Par ailleurs, comme chacun d'entre vous l'a souligné, le GNL est aujourd'hui le carburant et la technologie les plus adaptés pour réduire les émissions polluantes. Les armateurs français prennent ce virage, comme l'ont fait le groupe CMA CGM, avec la commande de six porte-conteneurs fonctionnant au GNL, ou Brittany Ferries avec un premier ferry.

Afin de faciliter et d'accélérer ces décisions, plusieurs mesures sont à l'étude, comme la réduction de la durée d'amortissement de ces navires – qui reste trop souvent un obstacle au passage au GNL – ou la fiscalisation de ces carburants comme carburants marins.

De même, vous soulignez l'intérêt qu'il y aurait à mettre en place un suramortissement pour les navires propulsés au GNL ou à un autre carburant propre. Nous discutons actuellement avec les armateurs sur la trajectoire de conversion de la flotte et sur les meilleures modalités d'accompagnement. Je ne peux pas préjuger des arbitrages en la matière qui relèvent du projet de loi de finances, mais votre résolution permettra d'éclairer le Gouvernement sur l'orientation souhaitée par la représentation nationale.

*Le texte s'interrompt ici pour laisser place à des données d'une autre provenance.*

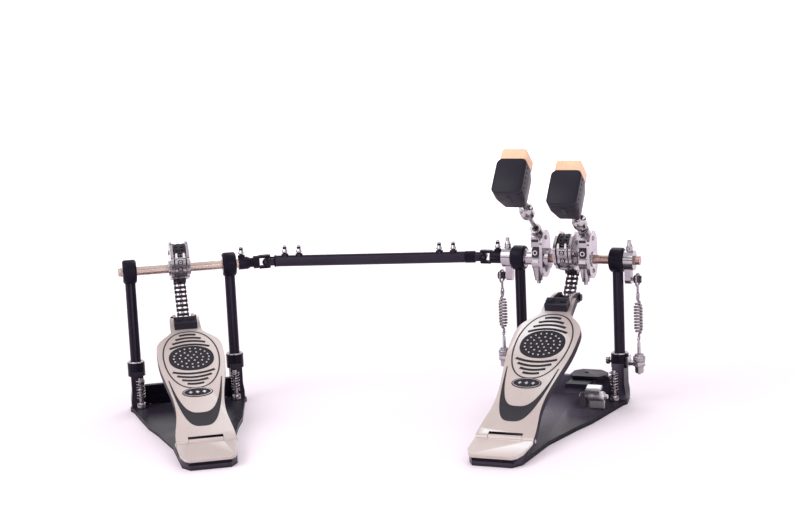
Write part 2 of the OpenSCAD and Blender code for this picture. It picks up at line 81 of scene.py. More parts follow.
SHAFT_Z = joint_at("master_cam_turn").z / MM
AT_SLAVE = placed_along_x(joint_at("slave_cam_turn").to_2d().to_3d(), joint_axis("slave_cam_turn"))
PEDALS = {"master": Matrix.Identity(4), "slave": AT_SLAVE}
AT_ROD = placed_along_x(joint_at("drive_tube_turn"), joint_axis("drive_tube_turn"))
ROD_LENGTH = (joint_at("master_end_turn") - joint_at("drive_tube_turn")).length / MM
HEEL_HINGE = joint_at("master_board_turn") / MM
HOOP_SCREW = joint_at("hoop_screw_turn") / MM

BOARD_SLOPES = {"master": 26.5, "slave": 22.4}
BEATER_LEAN = 51
BEATER_OFFSET = 21  # from the shaft's axis to the beater rod's
POST_X = 62
ON_BEATER = move(0, 0, SHAFT_Z) @ turn(BEATER_LEAN)
ALONG_X = turn(90, "Y")
SECTION_ALONG_X = turn(90, "Z") @ turn(90, "X")  # lays an outline in the YZ plane


def on_board(who):
    """The footboard's own place: X across, Y up the board from its hinge, Z out of its face."""
    return PEDALS[who] @ move(0, HEEL_HINGE.y, HEEL_HINGE.z) @ turn(BOARD_SLOPES[who])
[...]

Concernant la propulsion hydrogène, je souhaite que le transport maritime puisse s'inscrire dans le plan hydrogène annoncé par Nicolas Hulot au début du mois. Le Conseil d'orientation de la recherche et de l'innovation pour la construction et les activités navales a identifié cette thématique dans sa feuille de route dite « green ship ». La ministre chargée des transports soutiendra pour sa part les projets qui seraient déposés dans ce domaine au titre des dispositifs d'aides à l'innovation.

Les démarches des compagnies maritimes ne pourraient aboutir sans l'adaptation des infrastructures portuaires tant pour la distribution du GNL que pour l'électricité à quai. Pour accompagner cette transition, le ministère des transports a donc élaboré une stratégie nationale de développement des carburants alternatifs dans les ports avec des objectifs de déploiement des infrastructures adaptées à horizon 2025-2030.

Deux types d'énergies alternatives sont concernés : l'électricité à quai qui vise à réduire la pollution émise par les moteurs des navires en escale ; le GNL qui permet de réduire les émissions de gaz à effet de serre. D'ores et déjà, les ports du Havre, de Nantes et de Dunkerque disposent de stations d'avitaillement en GNL. À Marseille, les études de risques pour permettre l'approvisionnement en GNL de navires de croisière sont achevées et devraient permettre d'autoriser prochainement l'avitaillement. En complément du GNL, le port de Marseille est le premier port français à proposer un branchement à quai destiné à des navires de commerce.

Enfin, la puissance publique s'est impliquée auprès des acteurs privés pour mettre en place une plateforme GNL opérationnelle depuis début 2017. Celle-ci rassemble une cinquantaine d'entreprises de la filière et poursuivra les activités de facilitation nécessaires à l'émergence de projets liés au GNL, comme la recherche de financement ou l'évolution de la réglementation.

Je crois comme vous qu'un port doit penser son activité en prenant en compte la ville ou la métropole dans lequel il est implanté. La réciproque me semble tout aussi juste. Il faut donc veiller au dialogue entre les citoyens et leur port. Je sais, monsieur le député, que vous êtes particulièrement actif sur cette question.

Depuis plusieurs années, les ports ont engagé des actions en faveur du dialogue. Un grand nombre d'entre eux a signé une charte ville-port. C'est le cas notamment à Marseille où le comité de pilotage de la charte se réunit une à deux fois par an depuis 2013, avec pour objectif l'intégration du port dans le tissu urbain ainsi que l'implication de la métropole dans le développement du port. Ce dialogue entre port et citoyens se matérialise également à travers la création d'un « port center » comme au Havre, à Dunkerque ou à La Rochelle qui permet de renouer des liens parfois distendus avec les habitants de la ville.

La loi de 2008 a également prévu la mise en place dans chaque grand port maritime de conseils de développement associant des représentants d'associations de défense de l'environnement. Ces conseils se prononcent notamment sur la stratégie du port et sa politique d'investissement. Ils permettent d'animer la place portuaire.

Ce dialogue, mis en place à l'initiative du port et des villes ou des métropoles, est à encourager. Monsieur le député, votre souhait a été particulièrement entendu à Marseille puisque vous tiendrez prochainement une première réunion rassemblant le grand port maritime, les habitants, les comités d'intérêt de quartiers, les conseils citoyens et les associations de défense de l'environnement. Nous souhaitons que ce dialogue soit le plus fructueux possible et nous vous soutiendrons dans cette démarche.

Pour conclure, soyez assurés que le Gouvernement a pleinement pris la mesure de la nécessité de mener des actions visant à favoriser la réduction des émissions polluantes des navires. C'est avec un grand intérêt que nous avons pris note des pistes que vous proposez.